As the only Type A personality among the Rocks' stars, Tulowitzki took on a leadership role as a rookie. If he announces through his contract that he intends to stick around, that will give the organization more credibility than anything management can do or say.

The other encouraging development here is that the two-year deal for Holliday, which will pay him $9.5 million this season and $13.5 million next season, suggests that Holliday has taken an active role in this process.

Had it been left up to Scott Boras, his agent, I'm assuming he would have gone year to year until Holliday became a free agent after the 2009 season. That would have allowed Boras to use the leverage of arbitration each year. It also would have allowed him to sow seeds of discontent in Holliday because the Rocks would have been required to justify their position in arbitration by downplaying his achievements. The arbitration process often drives a wedge between team and player.

This is also Boras' specialty. But in an unexpected shot of good news for baseball, two players forcefully rejected his wedge-driving attempts this offseason. Alex Rodriguez and Kenny Rogers both went around Boras to make deals with their existing teams.

It would be folly to suggest Boras was humbled by these developments. But Holliday is a smart guy. What he has done by agreeing to the two-year deal is leave the door open to further talks with the Rocks.

If Boras is in charge of those talks, I assume he's seeking an A-Rod deal, meaning 10 years or something close to it. The Rocks simply aren't doing that, and for good reason.

Seven years ago, as you may recall, they tacked a nine-year, $141.5 million extension onto the two years Todd Helton still had on his contract, giving him an aggregate package of $151.5 million over 11 years.

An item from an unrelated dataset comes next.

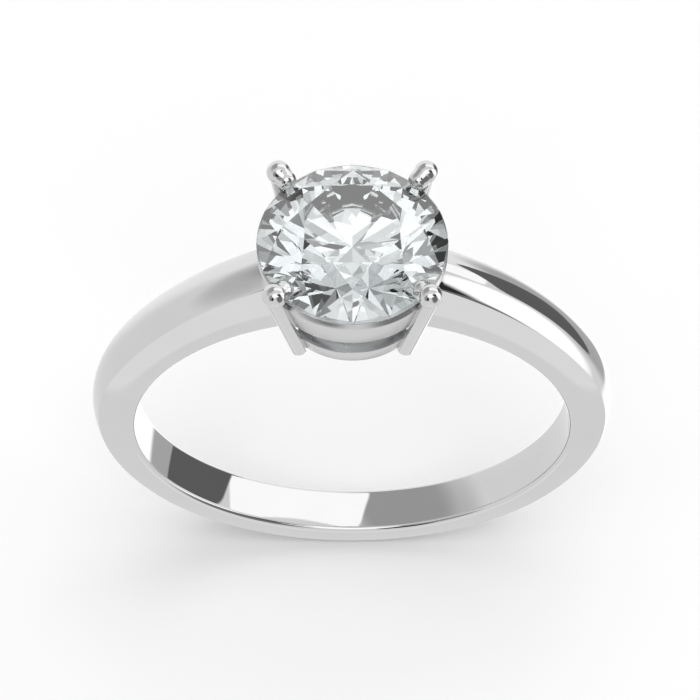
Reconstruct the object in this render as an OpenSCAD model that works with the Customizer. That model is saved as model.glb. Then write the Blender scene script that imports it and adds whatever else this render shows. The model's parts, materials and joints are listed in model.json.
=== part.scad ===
// Four-claw solitaire engagement ring with one round brilliant stone.
// Frame: origin at the centre of the finger hole, +Y along the finger axis,
// +Z up through the middle of the stone, +X to the right. Millimetres.

/* [Finger hole] */
// Inside diameter of the ring (17.35 is US size 7)
finger_d = 17.35; // [14:0.05:22]
// Rounding of the two inner rims, for comfort
rim_r = 0.2; // [0.05:0.05:0.3]

/* [Shank] */
// Width of the shank at the bottom, along the finger
shank_w_bottom = 2.04; // [1.6:0.02:2.6]
// Width of the shank where it meets the head
shank_w_top = 1.8; // [1.5:0.02:2.4]
// Wall of the shank at the bottom, at its side creases
shank_t_bottom = 1.08; // [0.9:0.02:1.6]
// Extra wall at the sides of the hand, where the shoulders start
side_rise = 0.45; // [0:0.05:0.8]
// Drop from the girdle to where the shoulders' side creases meet the head
shoulder_drop = 1.54; // [1:0.02:2]
// Height of the low dome over the outside of the shank
dome_h = 0.3; // [0.1:0.05:0.45]

/* [Stone] */
// Diameter of the round brilliant at its girdle (6.5 is 1 carat)
stone_d = 6.5; // [5:0.1:8]
// Height of the stone's point above the inside of the finger hole
point_lift = 0.735; // [0.3:0.005:1.2]
// Width of the table across its corners, as a share of the diameter
table_share = 0.53; // [0.5:0.01:0.64]
// Slope of the crown's main facets
crown_angle = 34.5; // [32:0.5:36]
// Slope of the pavilion's main facets
pavilion_angle = 40.75; // [39:0.25:42]
// Thickness of the girdle at its thick places
girdle_t = 0.18; // [0.14:0.01:0.3]

/* [Claws] */
// Diameter of the wire of each claw
claw_d = 0.6; // [0.5:0.01:0.8]
// Lean of the claws out from upright
claw_lean = 13.2; // [10:0.2:18]
// How much wider than its wire the bead at the end of each claw is
bead_over = 0.24; // [0.16:0.02:0.36]
// How far the end of the bead reaches in over the stone
bead_reach = 0.38; // [0.2:0.02:0.5]

/* [Rails] */
// Wall of the two rails, measured level
rail_wall = 0.45; // [0.35:0.05:0.7]
// Height of the lower rail's top edge above the finger hole, which it runs along
lower_rail_h = 0.875; // [0.7:0.025:1.1]
// Drop from the girdle to the upper rail's rim
rim_drop = 0.4; // [0.36:0.02:0.5]
// Depth of the upper rail below its rim, at the front and back
upper_rail_h = 1.3; // [0.9:0.05:1.5]
// Height of the bevel above the upper rail's rim
bevel_h = 0.22; // [0.1:0.02:0.3]
// Width of the same bevel, measured level
bevel_w = 0.15; // [0.1:0.01:0.25]
// How far the claws are let into the rails
claw_let_in = 0.12; // [0.08:0.02:0.2]

/* [Fits] */
// Gap between the stone and the metal that holds it
seat_gap = 0.01; // [0.005:0.005:0.03]

/* [Hidden] */
fine = 160;
round_steps = 64;

finger_r = finger_d / 2;
stone_r = stone_d / 2;

// The stone's facets, in eight repeats. Main facets point half a repeat off the
// X and Y axes. The star facets reach halfway out from the table to the girdle,
// and the lower halves reach most of the way down to the point.
repeat = 45;
half_repeat = repeat / 2;
quarter_repeat = repeat / 4;
lower_half_share = 0.23;
girdle_steps = 4;
table_r = table_share * stone_r;
crown_h = (stone_r - table_r) * tan(crown_angle);
pavilion_h = stone_r * tan(pavilion_angle);
girdle_z = finger_r + point_lift + pavilion_h + girdle_t / 2;
star_r = (table_r * cos(half_repeat) + stone_r) / 2;
lower_half_r = lower_half_share * stone_r;
function polar(r, a, z) = [r * cos(a), r * sin(a), z];

// The claws. Their wires lean out in the planes 45 degrees off the X axis, and
// pass the girdle with their inner side just inside the stone's edge.
claw_r = claw_d / 2;
claw_bite = 0.01;
girdle_axis_r = stone_r + claw_r - claw_bite;
function claw_axis_r(z) = girdle_axis_r - (girdle_z - z) * tan(claw_lean);

// The bead sits beside the crown, about halfway up it, and is pushed in until its
// outside stands only a little proud of its wire. Its end is smaller and lies lower,
// and a cone just under the skin joins the two.
bead_up = 0.47;
bead_proud = 0.03;
bead_r = claw_r + bead_over / 2;
bead_shift = bead_r - claw_r - bead_proud;
bead_z = girdle_z + girdle_t / 2 + crown_h * bead_up;
tip_share = 0.83;
tip_r = bead_r * tip_share;
tip_drop = 0.08;
skin = 0.02;
wire_top_z = bead_z - bead_r / 8;
wire_base_z = finger_r - claw_d;

// The head is a cone that the claws are let into: its radius at a height z.
function head_r(z) = claw_axis_r(z) - claw_r + claw_let_in;
rail_rim_z = girdle_z - rim_drop;

// The shank's side creases: their radius at an angle from the top of the ring.
// They swell over the sides of the hand, then rise to meet the head.
shoulder_start = 60;
side = 90;
thin_end = 120;
rise_power = 1.9;
shoulder_z = girdle_z - shoulder_drop;
head_angle = atan(head_r(shoulder_z) / shoulder_z);
function ease(t) = let (u = min(max(t, 0), 1)) u * u * (3 - 2 * u);
function swell(a) = side_rise * ease((thin_end - a) / (thin_end - shoulder_start));
function climb(a) = pow(max(shoulder_start - a, 0) / shoulder_start, rise_power);
shoulder_r = finger_r + shank_t_bottom + side_rise;
shoulder_rise = (shoulder_z / cos(head_angle) - shoulder_r) / climb(head_angle);
function crease_r(a) = finger_r + shank_t_bottom + swell(a) + shoulder_rise * climb(a);
function half_w(a) = (shank_w_top + (shank_w_bottom - shank_w_top) * ease(a / side)) / 2;

// The sweep runs from one end inside the head round to the other, and reaches
// into the finger hole, so that the hole and the head cut it to size.
shank_end = head_angle / 2;
bore_overlap = 0.3;
ring_count = 72;
dome_points = 8;
rim_steps = 6;

// One section of the shank at the angle a: the inner side, then over the dome.
function section(a) = let (w = half_w(abs(a)), r = crease_r(abs(a)), inner = finger_r - bore_overlap)
    [for (p = concat([[inner, w], [inner, -w]],
                     [for (i = [0:dome_points]) let (y = -1 + 2 * i / dome_points)
                         [r + dome_h * (1 - y * y), y * w]]))
        [p[0] * sin(a), p[1], p[0] * cos(a)]];

module shank_sweep() {
    n = dome_points + 3;
    angles = [for (i = [0:ring_count]) shank_end + (360 - 2 * shank_end) * i / ring_count];
    points = [for (a = angles) for (p = section(a > 180 ? a - 360 : a)) p];
    sides = [for (i = [0:ring_count - 1]) for (j = [0:n - 1])
        let (k = (j + 1) % n) each [
            [i * n + j, i * n + k, (i + 1) * n + k],
            [i * n + j, (i + 1) * n + k, (i + 1) * n + j]]];
    caps = [[for (j = [n - 1:-1:0]) j], [for (j = [0:n - 1]) ring_count * n + j]];
    polyhedron(points = points, faces = concat(sides, caps), convexity = 6);
}

// A cylinder round the finger's axis. At the hole's own radius it cuts every piece
// that reaches the hole, and larger ones shape the rails' edges that follow it.
module along_finger(r) {
    rotate([90, 0, 0])
        cylinder(r = r, h = 4 * stone_r, center = true, $fn = fine);
}

// The hole as the shank has it, flared at both ends into rounded rims.
module comfort_hole() {
    w = shank_w_bottom / 2;
    end = 2 * shank_w_bottom;
    half = concat([for (i = [0:rim_steps]) let (a = 90 * i / rim_steps)
                      [finger_r + rim_r * (1 - cos(a)), w - rim_r * (1 - sin(a))]],
                  [[finger_r + rim_r, end], [0, end]]);
    lower_half = [for (i = [len(half) - 1:-1:0]) [half[i][0], -half[i][1]]];
    rotate([90, 0, 0])
        rotate_extrude($fn = fine)
            polygon(concat(half, lower_half));
}

// The cone of the head, as a cutter that copes the ends of the shank.
module head_cone() {
    z0 = finger_r - 2 * bore_overlap;
    z1 = girdle_z;
    translate([0, 0, z0])
        cylinder(h = z1 - z0, r1 = head_r(z0), r2 = head_r(z1), $fn = fine);
}

// The stone, grown about the middle of its girdle by grow at the girdle.
module brilliant(grow = 0) {
    zt = girdle_t / 2;
    zb = -girdle_t / 2;
    star_z = zt + (stone_r - star_r * cos(half_repeat)) * tan(crown_angle);
    low_z = zb - (stone_r - lower_half_r * cos(half_repeat)) * tan(pavilion_angle);
    upper_slope = (star_z - zt) / ((stone_r - star_r) * cos(quarter_repeat));
    lower_slope = (zb - low_z) / ((stone_r - lower_half_r) * cos(quarter_repeat));
    eighths = [0:repeat:360 - repeat];
    table = [for (a = eighths) polar(table_r, a + half_repeat, zt + crown_h)];
    stars = [for (a = eighths) polar(star_r, a, star_z)];
    lows = [for (a = eighths) polar(lower_half_r, a, low_z)];
    edge = [for (a = [0:half_repeat:360 - half_repeat]) for (i = [0:girdle_steps - 1])
        let (d = half_repeat * i / girdle_steps - quarter_repeat,
             dip = stone_r * (cos(quarter_repeat) - cos(d))) each [
                 polar(stone_r, a + quarter_repeat + d, zt + upper_slope * dip),
                 polar(stone_r, a + quarter_repeat + d, zb - lower_slope * dip)]];
    culet = [[0, 0, zb - pavilion_h]];
    corners = concat(table, stars, edge, lows, culet);
    translate([0, 0, girdle_z])
        scale((stone_r + grow) / stone_r)
            hull()
                polyhedron(points = corners, faces = [for (i = [2:len(corners) - 1]) [0, 1, i]]);
}

// One claw's wire in the XZ plane, before its base and its seat are cut.
module claw_wire() {
    length = (wire_top_z - wire_base_z) / cos(claw_lean);
    translate([claw_axis_r(wire_base_z), 0, wire_base_z])
        rotate([0, claw_lean, 0])
            cylinder(h = length, r = claw_r, $fn = round_steps);
}

// The bead, pushed in over the crown.
module claw_bead() {
    x = claw_axis_r(bead_z) - bead_shift;
    reach = norm([bead_reach, tip_drop]);
    translate([x, 0, bead_z]) {
        sphere(r = bead_r, $fn = round_steps);
        rotate([0, -90 - atan2(tip_drop, bead_reach), 0])
            cylinder(h = reach, r1 = bead_r - skin, r2 = tip_r - skin / 2, $fn = round_steps);
    }
    translate([x - bead_reach, 0, bead_z - tip_drop])
        sphere(r = tip_r, $fn = round_steps);
}

module claw(azimuth) {
    color("gainsboro")
        difference() {
            rotate([0, 0, azimuth]) {
                claw_wire();
                claw_bead();
            }
            brilliant(seat_gap);
            along_finger(finger_r);
        }
}

// The grooves that let the four claws into a rail.
module claw_grooves() {
    for (azimuth = [45:90:315])
        rotate([0, 0, azimuth])
            claw_wire();
}

// A ring of the head's cone, from z0 up to its rim at z1, bevelled or plain.
module head_ring(z0, z1, bevelled = false) {
    top_z = bevelled ? z1 + bevel_h : z1;
    bevel = bevelled ? [[head_r(z1) - bevel_w, top_z]] : [];
    rotate_extrude($fn = fine)
        polygon(concat([[head_r(z0) - rail_wall, z0], [head_r(z0), z0], [head_r(z1), z1]],
                       bevel,
                       [[head_r(z1) - rail_wall, top_z]]));
}

module lower_rail() {
    top_r = finger_r + lower_rail_h;
    color("silver")
        difference() {
            intersection() {
                head_ring(finger_r - 2 * rail_wall, top_r + rail_wall);
                along_finger(top_r);
            }
            claw_grooves();
            along_finger(finger_r);
        }
}

module upper_rail() {
    low_r = rail_rim_z - upper_rail_h;
    color("lightgray")
        difference() {
            head_ring(low_r - 2 * rail_wall, rail_rim_z, bevelled = true);
            claw_grooves();
            along_finger(low_r);
            brilliant(seat_gap);
        }
}

module shank() {
    color("whitesmoke")
        difference() {
            shank_sweep();
            comfort_hole();
            head_cone();
        }
}

module diamond() {
    color("lightcyan")
        brilliant();
}

shank();
lower_rail();
upper_rail();
claw(225);  // claw_front_left
claw(315);  // claw_front_right
claw(135);  // claw_back_left
claw(45);  // claw_back_right
diamond();
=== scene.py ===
"""A solitaire ring in polished white gold: a low-domed band that rises into its shoulders,
an open basket of two rails and four round claws, and one round brilliant stone.
Pieces are modelled in millimetres and brought to metres when they are finished."""

import math

import bmesh
import bpy
from mathutils import Matrix, Vector
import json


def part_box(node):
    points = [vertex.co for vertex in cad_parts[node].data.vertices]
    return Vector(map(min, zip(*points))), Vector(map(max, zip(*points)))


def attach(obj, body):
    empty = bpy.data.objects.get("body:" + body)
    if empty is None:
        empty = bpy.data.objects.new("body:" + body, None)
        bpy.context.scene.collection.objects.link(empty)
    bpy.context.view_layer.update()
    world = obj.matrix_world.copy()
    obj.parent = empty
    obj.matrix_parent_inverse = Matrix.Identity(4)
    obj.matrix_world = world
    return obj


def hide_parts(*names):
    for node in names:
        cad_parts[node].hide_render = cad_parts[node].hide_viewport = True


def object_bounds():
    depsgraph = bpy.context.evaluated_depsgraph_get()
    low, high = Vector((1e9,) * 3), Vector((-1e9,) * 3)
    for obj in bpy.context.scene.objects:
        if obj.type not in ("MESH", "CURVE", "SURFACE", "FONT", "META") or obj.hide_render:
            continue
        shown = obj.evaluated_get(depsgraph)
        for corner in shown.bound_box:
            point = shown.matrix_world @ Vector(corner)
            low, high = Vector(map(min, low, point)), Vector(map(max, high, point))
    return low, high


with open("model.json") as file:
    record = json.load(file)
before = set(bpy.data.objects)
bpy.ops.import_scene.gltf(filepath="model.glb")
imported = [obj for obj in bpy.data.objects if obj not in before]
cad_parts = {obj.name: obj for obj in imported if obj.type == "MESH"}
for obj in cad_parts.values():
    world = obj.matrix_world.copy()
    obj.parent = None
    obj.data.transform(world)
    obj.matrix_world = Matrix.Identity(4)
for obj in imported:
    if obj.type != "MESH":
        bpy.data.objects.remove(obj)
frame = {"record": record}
cad_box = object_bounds()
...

Helton is Mr. Rockie and an asset to the organization in many ways. But, at 34, he is not a $16.6 million-a-year player, which is what he will make this year, next year and the year after that, before making $19.1 million the year he turns 38.

Holliday just turned 28. An A-Rod-length deal would take him to about the same point. The Rocks do not intend to make the same mistake again.

This is why the NBA has installed limits on contract length, to prevent teams from making ridiculous, fully guaranteed commitments simply to stave off the competition. But then, the NBA has one of the best commissioners in sports and baseball has . . . well . . . you know.

Even if it costs them a wonderful player like Holliday, the Rocks are right about this. Before the NBA implemented its term limits, many teams were paying eight-figure salaries to players that could no longer play. It not only hurt those organizations, it hurt the league. So much money was going to people who weren't playing, some teams struggled to field competitive teams.

Still, the Rocks are willing to go seven years in the case of the 23-year-old Tulo- witzki, a fact Boras will no doubt bring up once or twice.

Adding an extension of four or five years to the deal they just did with Holliday would take him to 34 or 35 and give him some pretty serious financial security.

At an average between $18 million and $20 million a year, which is probably the range of his free agency market value given Alfonso Soriano's $17 million-a-year deal with the Cubs last year, that would put the package - the two-year deal plus the extension - at or above $100 million.

If it is true that Holliday likes living in Colorado, likes his teammates and is not driven by the last dollar, this might be good enough. If, on the other hand, it is up to Boras and his visions of A-Rod II, it most certainly won't be.

It is Holliday's call, as it always has been. The encouraging aspect of his two-year deal is the signal it sends that he, not Boras, is actually making the call. Assuming that continues to be the case, the saga will end as it should, whichever way it turns out.